While the old saying “you are what you eat” is partially true — you are also what your genetics predisposes you to be — what we put into our bodies clearly does have an impact on our health and overall well-being. And while some diets may promise a magic bullet to healthier aging, there are a few basic food rules that we really shouldn’t stray from.

Here are four super foods that you should be having every day:

1) Water.
Our bodies need water to live. Water flushes toxins out of our vital organs and carries nutrients to our cells. We lose water every day — literally through sweat and tears, so we must replenish it. But just how much water we need is a point of discussion. The Mayo Clinic says: For your body to function properly, you must replenish its water supply by consuming beverages and foods that contain water. Intake for men is roughly three liters (about 13 cups) of total drinks a day; for women, it’s 2.2 liters (about 9 cups) of total drinks a day.

2) Green vegetables.
Yes, kale is the new superfood on everyone’s table. Kale is low in calories and high in calcium, vitamins A, C, and K. It’s also high in antioxidants, all of which makes it the current sweetheart veggie. For those who have tried it 100 different ways and still think it belongs as a salad bar decoration, we say there is always spinach, swiss chard, broccoli and asparagus. Don’t make excuses when it comes to eating your veggies.

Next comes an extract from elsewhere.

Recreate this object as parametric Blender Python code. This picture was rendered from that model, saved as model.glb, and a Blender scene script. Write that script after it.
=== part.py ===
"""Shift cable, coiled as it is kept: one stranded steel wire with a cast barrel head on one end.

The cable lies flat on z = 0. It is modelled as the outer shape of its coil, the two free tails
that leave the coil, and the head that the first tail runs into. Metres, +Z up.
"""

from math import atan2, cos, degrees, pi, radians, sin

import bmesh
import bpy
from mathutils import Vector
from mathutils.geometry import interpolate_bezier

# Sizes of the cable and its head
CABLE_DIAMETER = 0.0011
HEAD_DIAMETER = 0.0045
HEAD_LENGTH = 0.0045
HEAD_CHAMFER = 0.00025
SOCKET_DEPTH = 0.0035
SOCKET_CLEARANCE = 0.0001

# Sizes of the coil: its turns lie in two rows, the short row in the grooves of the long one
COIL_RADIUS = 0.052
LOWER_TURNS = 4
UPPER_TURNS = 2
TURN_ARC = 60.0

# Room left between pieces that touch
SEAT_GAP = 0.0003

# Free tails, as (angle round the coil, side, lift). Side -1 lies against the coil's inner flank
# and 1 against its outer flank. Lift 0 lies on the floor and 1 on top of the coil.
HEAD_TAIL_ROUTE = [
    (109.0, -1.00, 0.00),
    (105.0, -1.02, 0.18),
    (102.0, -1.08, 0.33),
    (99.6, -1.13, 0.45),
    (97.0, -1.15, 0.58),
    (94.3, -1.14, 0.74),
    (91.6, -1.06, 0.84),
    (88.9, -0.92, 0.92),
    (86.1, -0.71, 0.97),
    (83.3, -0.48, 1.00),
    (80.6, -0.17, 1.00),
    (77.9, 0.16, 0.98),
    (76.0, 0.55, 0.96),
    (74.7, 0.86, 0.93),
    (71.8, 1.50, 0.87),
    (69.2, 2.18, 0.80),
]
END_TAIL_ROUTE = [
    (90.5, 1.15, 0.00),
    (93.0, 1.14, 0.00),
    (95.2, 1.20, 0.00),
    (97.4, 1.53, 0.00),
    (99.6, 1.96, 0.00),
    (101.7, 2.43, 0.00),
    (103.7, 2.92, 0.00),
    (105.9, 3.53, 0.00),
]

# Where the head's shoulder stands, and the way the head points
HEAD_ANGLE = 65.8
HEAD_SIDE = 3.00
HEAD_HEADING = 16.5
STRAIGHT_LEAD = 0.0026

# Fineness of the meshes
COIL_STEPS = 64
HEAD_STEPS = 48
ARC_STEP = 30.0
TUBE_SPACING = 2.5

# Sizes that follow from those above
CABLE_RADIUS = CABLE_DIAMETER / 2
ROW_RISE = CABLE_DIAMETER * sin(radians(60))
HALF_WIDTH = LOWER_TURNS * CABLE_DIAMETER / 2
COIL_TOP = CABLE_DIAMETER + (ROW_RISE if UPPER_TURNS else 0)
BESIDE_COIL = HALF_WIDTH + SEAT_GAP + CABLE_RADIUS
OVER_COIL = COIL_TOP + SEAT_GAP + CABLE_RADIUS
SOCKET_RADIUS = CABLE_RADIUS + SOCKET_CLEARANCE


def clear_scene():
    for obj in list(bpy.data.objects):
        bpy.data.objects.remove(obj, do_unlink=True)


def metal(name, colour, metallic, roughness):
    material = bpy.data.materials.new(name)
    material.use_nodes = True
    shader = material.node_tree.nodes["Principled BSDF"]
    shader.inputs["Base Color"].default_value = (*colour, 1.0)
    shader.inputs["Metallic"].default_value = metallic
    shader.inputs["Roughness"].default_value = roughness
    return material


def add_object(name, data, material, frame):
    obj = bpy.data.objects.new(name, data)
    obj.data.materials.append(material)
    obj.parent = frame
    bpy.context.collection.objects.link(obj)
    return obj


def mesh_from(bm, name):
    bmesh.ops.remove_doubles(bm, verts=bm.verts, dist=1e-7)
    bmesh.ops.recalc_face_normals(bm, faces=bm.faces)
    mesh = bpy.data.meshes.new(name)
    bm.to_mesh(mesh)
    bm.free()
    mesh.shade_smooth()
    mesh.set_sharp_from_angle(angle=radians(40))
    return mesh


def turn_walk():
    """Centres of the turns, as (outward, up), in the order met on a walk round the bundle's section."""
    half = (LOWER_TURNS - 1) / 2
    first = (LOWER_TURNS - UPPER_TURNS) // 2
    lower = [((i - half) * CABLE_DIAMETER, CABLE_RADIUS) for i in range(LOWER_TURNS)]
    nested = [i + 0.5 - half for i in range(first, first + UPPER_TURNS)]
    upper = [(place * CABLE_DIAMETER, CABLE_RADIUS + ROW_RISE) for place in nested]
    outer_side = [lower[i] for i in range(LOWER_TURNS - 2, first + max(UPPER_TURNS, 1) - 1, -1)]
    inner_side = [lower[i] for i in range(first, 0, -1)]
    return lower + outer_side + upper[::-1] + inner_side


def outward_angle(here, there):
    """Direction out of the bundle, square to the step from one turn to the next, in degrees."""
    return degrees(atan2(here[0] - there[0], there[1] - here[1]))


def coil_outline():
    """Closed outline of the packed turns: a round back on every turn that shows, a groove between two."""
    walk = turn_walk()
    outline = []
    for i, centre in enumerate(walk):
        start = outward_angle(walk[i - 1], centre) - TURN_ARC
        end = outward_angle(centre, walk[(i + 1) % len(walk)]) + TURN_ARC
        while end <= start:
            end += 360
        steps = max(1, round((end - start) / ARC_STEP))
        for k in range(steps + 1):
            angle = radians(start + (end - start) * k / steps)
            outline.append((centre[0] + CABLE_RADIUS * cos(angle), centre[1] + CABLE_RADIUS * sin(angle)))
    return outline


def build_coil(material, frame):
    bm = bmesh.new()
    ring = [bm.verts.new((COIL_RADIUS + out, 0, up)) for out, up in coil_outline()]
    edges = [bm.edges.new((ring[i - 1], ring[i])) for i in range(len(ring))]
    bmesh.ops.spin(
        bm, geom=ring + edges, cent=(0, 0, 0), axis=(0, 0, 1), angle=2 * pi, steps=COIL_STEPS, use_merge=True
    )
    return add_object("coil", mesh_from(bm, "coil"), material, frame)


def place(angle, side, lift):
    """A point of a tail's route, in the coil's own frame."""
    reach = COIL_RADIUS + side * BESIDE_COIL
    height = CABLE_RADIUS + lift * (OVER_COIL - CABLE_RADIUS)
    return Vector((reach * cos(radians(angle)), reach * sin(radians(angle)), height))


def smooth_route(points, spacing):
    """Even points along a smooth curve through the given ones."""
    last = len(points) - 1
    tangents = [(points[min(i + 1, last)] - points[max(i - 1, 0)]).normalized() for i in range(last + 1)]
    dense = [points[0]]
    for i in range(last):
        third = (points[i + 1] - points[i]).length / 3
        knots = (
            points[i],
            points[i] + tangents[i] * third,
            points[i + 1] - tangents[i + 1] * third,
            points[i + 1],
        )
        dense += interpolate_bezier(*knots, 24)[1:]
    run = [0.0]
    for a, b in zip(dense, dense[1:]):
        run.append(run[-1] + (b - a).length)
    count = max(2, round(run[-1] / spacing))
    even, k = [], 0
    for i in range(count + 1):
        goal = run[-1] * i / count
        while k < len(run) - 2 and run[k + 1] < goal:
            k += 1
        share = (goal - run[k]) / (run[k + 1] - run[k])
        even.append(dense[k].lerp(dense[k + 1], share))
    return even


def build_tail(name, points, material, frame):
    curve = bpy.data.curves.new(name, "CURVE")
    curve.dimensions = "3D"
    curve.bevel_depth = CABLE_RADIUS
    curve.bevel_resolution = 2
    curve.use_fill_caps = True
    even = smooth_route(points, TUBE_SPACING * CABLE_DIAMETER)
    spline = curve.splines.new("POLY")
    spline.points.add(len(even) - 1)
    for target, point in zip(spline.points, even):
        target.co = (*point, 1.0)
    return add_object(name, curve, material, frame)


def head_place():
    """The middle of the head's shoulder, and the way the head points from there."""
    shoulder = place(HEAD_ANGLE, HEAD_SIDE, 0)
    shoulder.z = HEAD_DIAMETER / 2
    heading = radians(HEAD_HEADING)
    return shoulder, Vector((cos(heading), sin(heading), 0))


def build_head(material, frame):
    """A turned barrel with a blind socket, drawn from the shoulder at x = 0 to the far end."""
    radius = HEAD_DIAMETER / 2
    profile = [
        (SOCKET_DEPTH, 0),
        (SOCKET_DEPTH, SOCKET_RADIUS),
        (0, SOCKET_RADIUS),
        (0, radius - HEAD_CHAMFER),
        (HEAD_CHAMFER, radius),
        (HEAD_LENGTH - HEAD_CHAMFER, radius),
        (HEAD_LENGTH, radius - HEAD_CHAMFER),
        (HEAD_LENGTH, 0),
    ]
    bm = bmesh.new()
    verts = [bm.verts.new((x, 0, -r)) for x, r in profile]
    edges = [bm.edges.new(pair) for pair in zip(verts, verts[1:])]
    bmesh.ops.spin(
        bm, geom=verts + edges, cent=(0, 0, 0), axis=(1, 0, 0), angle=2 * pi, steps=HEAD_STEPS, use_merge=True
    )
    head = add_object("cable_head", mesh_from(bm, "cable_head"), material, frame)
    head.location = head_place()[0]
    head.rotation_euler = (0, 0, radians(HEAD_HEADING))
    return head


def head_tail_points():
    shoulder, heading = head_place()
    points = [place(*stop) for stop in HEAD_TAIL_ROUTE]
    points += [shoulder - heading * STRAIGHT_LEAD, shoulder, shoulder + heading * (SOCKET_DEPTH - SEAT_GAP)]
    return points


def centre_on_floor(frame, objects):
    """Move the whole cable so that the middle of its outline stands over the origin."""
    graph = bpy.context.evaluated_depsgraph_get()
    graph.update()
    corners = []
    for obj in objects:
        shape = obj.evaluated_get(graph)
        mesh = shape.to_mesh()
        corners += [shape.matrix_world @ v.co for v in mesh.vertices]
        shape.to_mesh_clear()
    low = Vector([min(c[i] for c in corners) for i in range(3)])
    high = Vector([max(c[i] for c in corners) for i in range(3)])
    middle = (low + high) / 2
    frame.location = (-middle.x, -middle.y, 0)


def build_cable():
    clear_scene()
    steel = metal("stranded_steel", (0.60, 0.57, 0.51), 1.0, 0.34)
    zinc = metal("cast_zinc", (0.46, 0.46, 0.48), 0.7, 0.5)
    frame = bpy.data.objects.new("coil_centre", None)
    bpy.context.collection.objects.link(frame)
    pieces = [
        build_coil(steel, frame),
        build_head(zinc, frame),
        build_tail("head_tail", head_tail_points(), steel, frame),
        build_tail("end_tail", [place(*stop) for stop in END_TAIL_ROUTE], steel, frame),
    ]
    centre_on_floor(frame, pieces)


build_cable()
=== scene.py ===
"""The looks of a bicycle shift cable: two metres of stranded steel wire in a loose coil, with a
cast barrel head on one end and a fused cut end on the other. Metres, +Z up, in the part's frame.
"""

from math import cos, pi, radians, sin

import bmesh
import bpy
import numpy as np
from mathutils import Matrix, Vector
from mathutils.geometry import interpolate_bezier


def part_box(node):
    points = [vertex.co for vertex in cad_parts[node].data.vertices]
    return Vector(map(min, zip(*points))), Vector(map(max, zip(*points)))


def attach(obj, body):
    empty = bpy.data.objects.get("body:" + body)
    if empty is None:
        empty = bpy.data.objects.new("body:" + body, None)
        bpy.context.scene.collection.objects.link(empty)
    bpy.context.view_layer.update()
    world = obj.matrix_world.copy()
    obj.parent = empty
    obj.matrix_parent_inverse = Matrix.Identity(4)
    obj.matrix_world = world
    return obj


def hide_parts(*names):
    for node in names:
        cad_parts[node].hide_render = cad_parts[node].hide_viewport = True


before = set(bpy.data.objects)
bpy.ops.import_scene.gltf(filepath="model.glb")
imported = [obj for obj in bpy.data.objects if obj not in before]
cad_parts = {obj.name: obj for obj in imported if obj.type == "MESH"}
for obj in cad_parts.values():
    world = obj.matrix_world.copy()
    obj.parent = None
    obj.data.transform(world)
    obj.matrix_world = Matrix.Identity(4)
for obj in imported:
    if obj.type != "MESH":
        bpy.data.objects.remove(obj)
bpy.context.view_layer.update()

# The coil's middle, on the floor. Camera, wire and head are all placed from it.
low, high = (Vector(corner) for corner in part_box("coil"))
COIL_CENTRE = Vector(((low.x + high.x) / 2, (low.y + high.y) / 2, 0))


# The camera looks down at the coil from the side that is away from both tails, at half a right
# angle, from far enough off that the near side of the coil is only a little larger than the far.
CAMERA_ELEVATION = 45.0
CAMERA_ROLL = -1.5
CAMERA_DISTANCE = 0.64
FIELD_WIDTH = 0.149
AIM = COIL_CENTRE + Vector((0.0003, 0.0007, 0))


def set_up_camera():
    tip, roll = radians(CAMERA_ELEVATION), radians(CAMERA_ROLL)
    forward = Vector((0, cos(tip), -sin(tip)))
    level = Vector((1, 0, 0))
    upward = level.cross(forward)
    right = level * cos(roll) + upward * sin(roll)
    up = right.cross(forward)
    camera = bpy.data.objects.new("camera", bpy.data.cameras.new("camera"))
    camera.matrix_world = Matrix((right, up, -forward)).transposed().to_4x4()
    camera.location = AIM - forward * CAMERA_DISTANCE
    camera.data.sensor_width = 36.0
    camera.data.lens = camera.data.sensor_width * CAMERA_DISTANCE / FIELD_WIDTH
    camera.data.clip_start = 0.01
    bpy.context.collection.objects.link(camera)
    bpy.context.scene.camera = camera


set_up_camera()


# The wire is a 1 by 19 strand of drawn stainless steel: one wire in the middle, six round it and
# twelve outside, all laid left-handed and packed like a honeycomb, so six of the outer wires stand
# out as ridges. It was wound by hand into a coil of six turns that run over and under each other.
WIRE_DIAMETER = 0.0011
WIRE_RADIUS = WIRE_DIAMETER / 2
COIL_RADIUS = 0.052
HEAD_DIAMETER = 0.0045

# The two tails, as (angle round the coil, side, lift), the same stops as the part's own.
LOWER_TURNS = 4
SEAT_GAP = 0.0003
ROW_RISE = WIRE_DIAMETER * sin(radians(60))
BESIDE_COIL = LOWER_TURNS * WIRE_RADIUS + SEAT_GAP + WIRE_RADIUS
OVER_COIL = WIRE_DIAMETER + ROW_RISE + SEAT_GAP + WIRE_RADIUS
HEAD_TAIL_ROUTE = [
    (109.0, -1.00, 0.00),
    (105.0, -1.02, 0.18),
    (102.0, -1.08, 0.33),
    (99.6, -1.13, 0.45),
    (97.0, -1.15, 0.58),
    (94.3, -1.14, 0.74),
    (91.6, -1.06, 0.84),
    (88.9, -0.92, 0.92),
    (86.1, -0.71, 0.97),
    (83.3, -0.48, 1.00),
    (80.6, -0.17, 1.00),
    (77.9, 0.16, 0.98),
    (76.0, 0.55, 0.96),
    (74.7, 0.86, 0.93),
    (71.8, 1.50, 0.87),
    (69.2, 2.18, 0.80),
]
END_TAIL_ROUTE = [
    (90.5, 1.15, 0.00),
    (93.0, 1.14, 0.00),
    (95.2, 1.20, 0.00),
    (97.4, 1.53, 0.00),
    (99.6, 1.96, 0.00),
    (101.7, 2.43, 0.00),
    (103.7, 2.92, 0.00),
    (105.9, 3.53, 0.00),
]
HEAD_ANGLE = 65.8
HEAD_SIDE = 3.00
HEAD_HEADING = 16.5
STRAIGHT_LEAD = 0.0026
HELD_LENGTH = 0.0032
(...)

3) Fresh, not highly processed.
There are processed foods and then there are processed foods. Minimally processed foods — like bagged spinach, cut vegetables and roasted nuts — are often just pre-prepped for convenience. At the other end of the processing spectrum are frozen and pre-made meals like microwaveable dinners and frozen pizza. Read the labels, and if you can’t pronounce some of the ingredients, think twice about eating them. Most canned vegetables, soups and sauces are preserved by adding sodium. And while we need some sodium each day, consuming more than the dietary guidelines can contribute to hypertension — high blood pressure. Best to stick with fresh, and read labels carefully.

4) Nuts.
In moderation (assuming no allergies), nuts can be a healthy addition to any diet. For years they were seen as salty, high calorie and fatty and you were most likely to find them in the supermarket aisle with the chips and snack foods. Now, nutritionists say certain nuts deserve an honored spot in every healthy eater’s kitchen. They are loaded in protein, fiber, healthy monounsaturated fats and antioxidants. Studies have shown that nuts have powerful cholesterol-lowering effects.